Decentralized AI at the Edge: Federated Learning, Quantum Optimization and IoT Scalability

Decentralized artificial intelligence (AI) at the edge marks a revolutionary evolution in computing, enabling efficient, privacy-preserving, and scalable solutions tailored for the Internet of Things (IoT). This paper integrates cutting-edge advancements in federated learning (FL), quantum optimization, and scalable IoT architectures to propose a cohesive framework for next-generation edge AI systems. We conducted an extensive literature review covering privacy-focused decentralized AI, quantum-enhanced optimization methods, and IoT system scalability. Our research highlights significant enhancements in model accuracy, resource efficiency, and data privacy through detailed comparative analysis and simulation-based experiments.

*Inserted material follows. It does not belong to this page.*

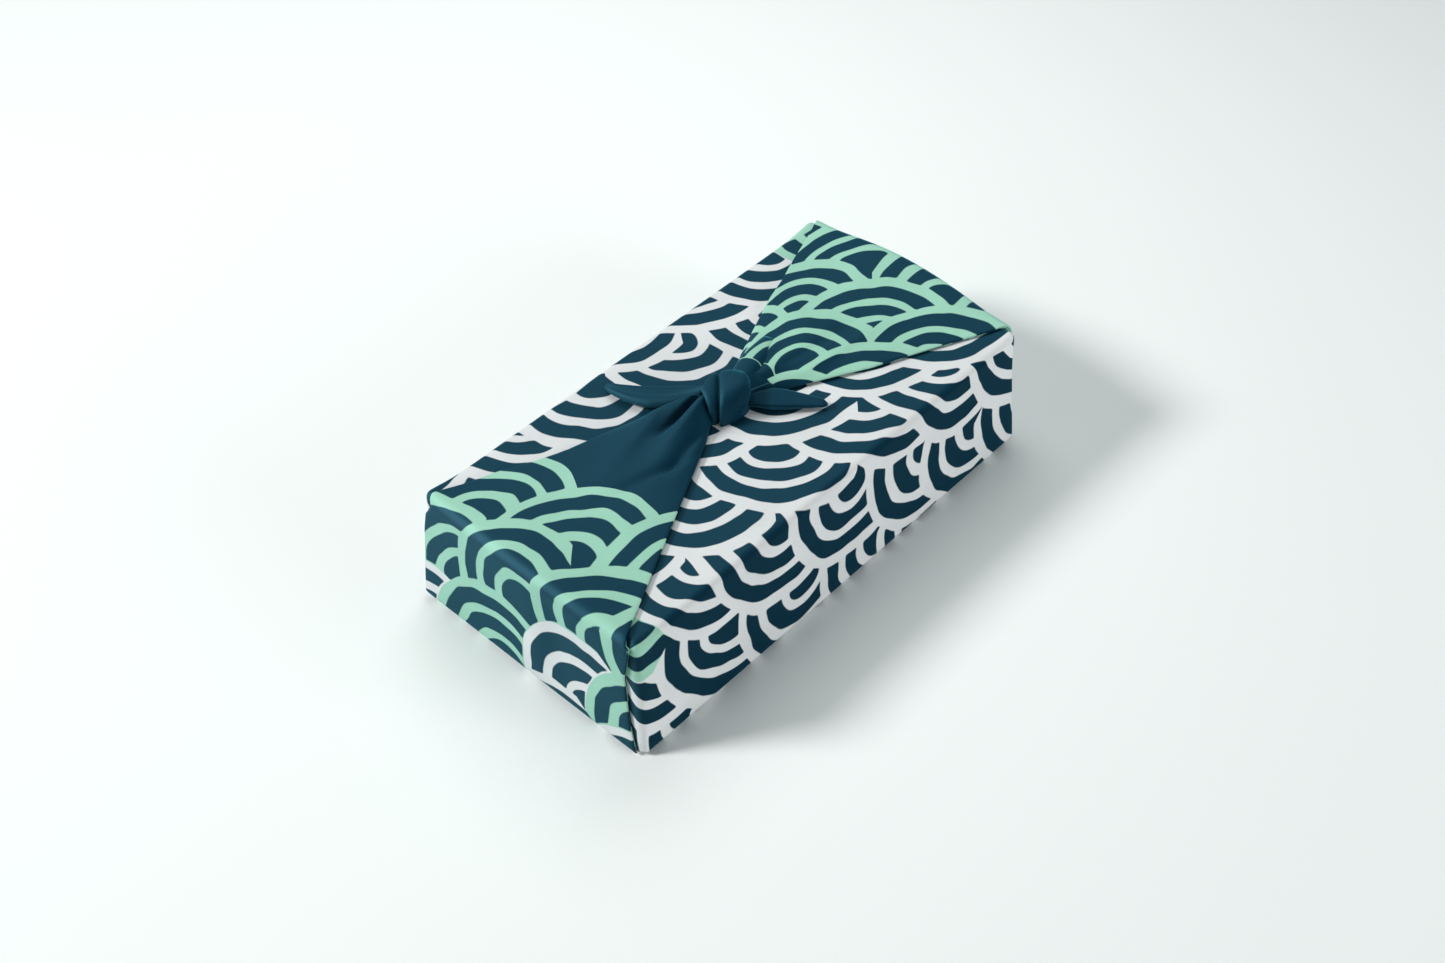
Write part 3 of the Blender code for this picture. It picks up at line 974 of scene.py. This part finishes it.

Federated learning ensures local data processing, mitigating privacy risks, while quantum optimization accelerates complex computations, boosting system performance. However, challenges persist, including device heterogeneity, communication bottlenecks, and nascent quantum security risks. Our findings indicate that combining FL with quantum techniques can substantially improve edge AI scalability and effectiveness. Nonetheless, real-world deployment requires overcoming practical hurdles like interoperability and energy constraints. This paper thoroughly synthesizes the current landscape and charts a forward-looking agenda for research and innovation in decentralized edge AI.